On each reference’s detail page, you’ll see a verification badge showing:

BadgeMeaning
✓ ConfirmedAll checked fields match the external database
⚠ Needs review - N fields differSome fields differ (see list below)
? Not foundPaper wasn’t in the database
✗ Refcheck failedAPI error occurred
↻ StaleRefcheck is older than 30 days
○ Not yet checkedEntry hasn’t been verified

For mismatches, the badge shows which fields differ (title, authors, year, venue, doi). Scroll down to compare the “Local Entry” and “From [source]” BibTeX side-by-side.

In the Markdown Files

The full details are stored in the check_log frontmatter field:

check_log:
  checked_at: "2024-01-15T10:30:00.000Z"
  checked_with: "auto:dblp"
  status: mismatch
  paper_id: conf/neurips/SmithJ23
  fields:
    title:
      local: "Deep Learing for NLP"
      remote: "Deep Learning for NLP"
      match: false
      edit_distance: 2
    year:
      local: "2023"
      remote: "2024"
      match: false
  remote:
    title: "Deep Learning for NLP"
    authors: ["John Smith", "Jane Doe"]
    year: 2024

Interpreting Mismatches

Not all mismatches are errors. Common benign differences:

FieldCommon Reason
venueAbbreviation vs full name (“NeurIPS” vs “Advances in Neural Information Processing Systems”)
authorsMiddle initials, name order, diacritics (“François” vs “Francois”)
yearOnline publication date vs print date
titleTrailing period in database (“Title.” vs “Title”)

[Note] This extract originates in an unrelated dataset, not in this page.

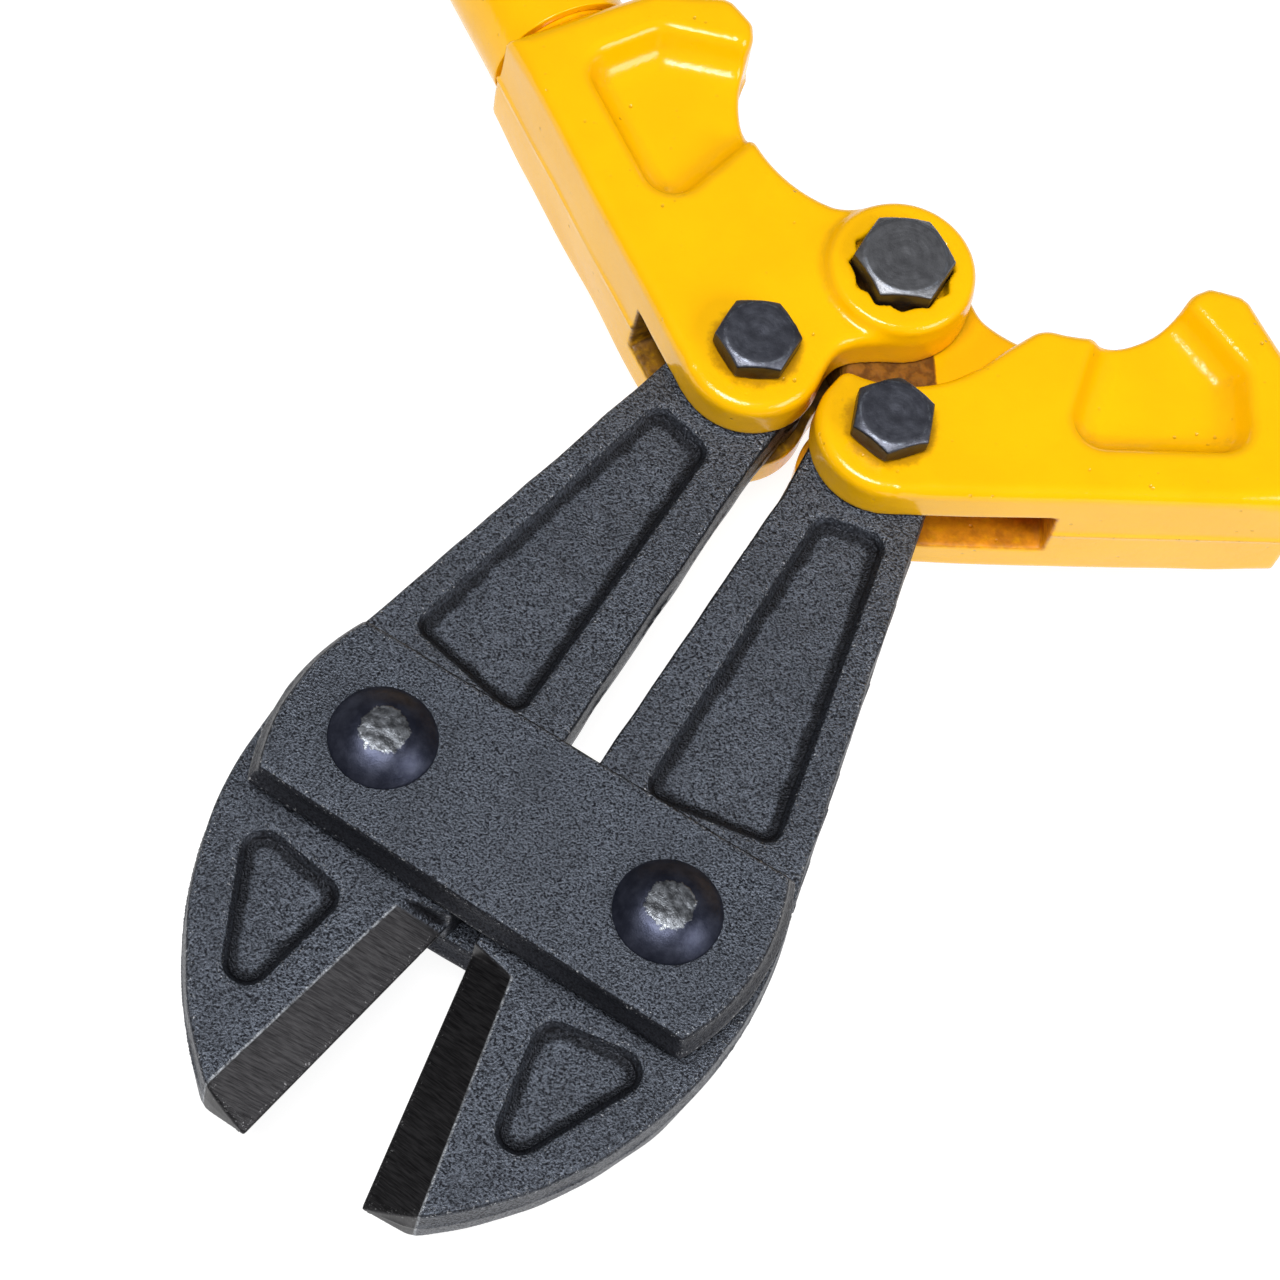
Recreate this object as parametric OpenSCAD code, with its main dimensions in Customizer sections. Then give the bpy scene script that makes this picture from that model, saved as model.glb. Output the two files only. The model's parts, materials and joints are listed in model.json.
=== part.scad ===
// Bolt cutters, 450 mm: two handles with cast heads, two forged jaws, two straps, five pivots.
// Frame: Z up, X across the tool, Y from the jaw tips towards the handles.
// The origin is under the middle of the open tool, on the plane that its lowest bolt end rests on.
// The shapes are drawn from the point midway between the strap rivets, in the jaws' middle plane.
// The tool is drawn fully open; the handles close about the main pivot.

/* [Linkage] */
// Distance between the two strap rivets
rivet_spacing = 45; // [44:0.5:46]
// Rivet to jaw bolt
jaw_link = 82.2; // [81:0.1:84]
// Jaw bolt to main pivot
head_link = 25.6; // [25.5:0.1:26.2]
// Lean of each jaw towards the middle with the tool open, degrees
lean_open = 7.9; // [7.6:0.1:8]
// Swing of each jaw from open to closed, degrees
jaw_swing = 9.8; // [9.4:0.1:9.8]
// Angle of each handle from the tool's axis with the tool open, degrees
handle_open = 57; // [57:1:65]

/* [Jaws] */
// Thickness of a jaw
jaw_t = 9; // [8:0.5:9]
// Length of the blade in front of the rivet
blade_l = 50.4; // [46:0.2:54]
// Width of the ground bevel beside the cutting edge
bevel_w = 7.6; // [6:0.2:9]
// Land left on the cutting edge
edge_land = 0.3; // [0.2:0.1:0.6]
// Gap between the two cutting edges with the tool closed
edge_gap = 0.3; // [0.2:0.1:0.6]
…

The edit_distance helps gauge severity - distance of 1-2 usually indicates minor formatting differences.

Manual Verification

For entries that can’t be automatically verified (books, technical reports, websites), add a manually_verified field:

manually_verified:
  verified_at: "2024-12-28T00:00:00.000Z"
  verified_by: human
  notes: "Verified against publisher website"
canonical_source:
  url: "https://example.com/book"
  title: "The Book Title"
  accessed_at: "2024-12-28"

This will display a “Manually verified” badge in the web app.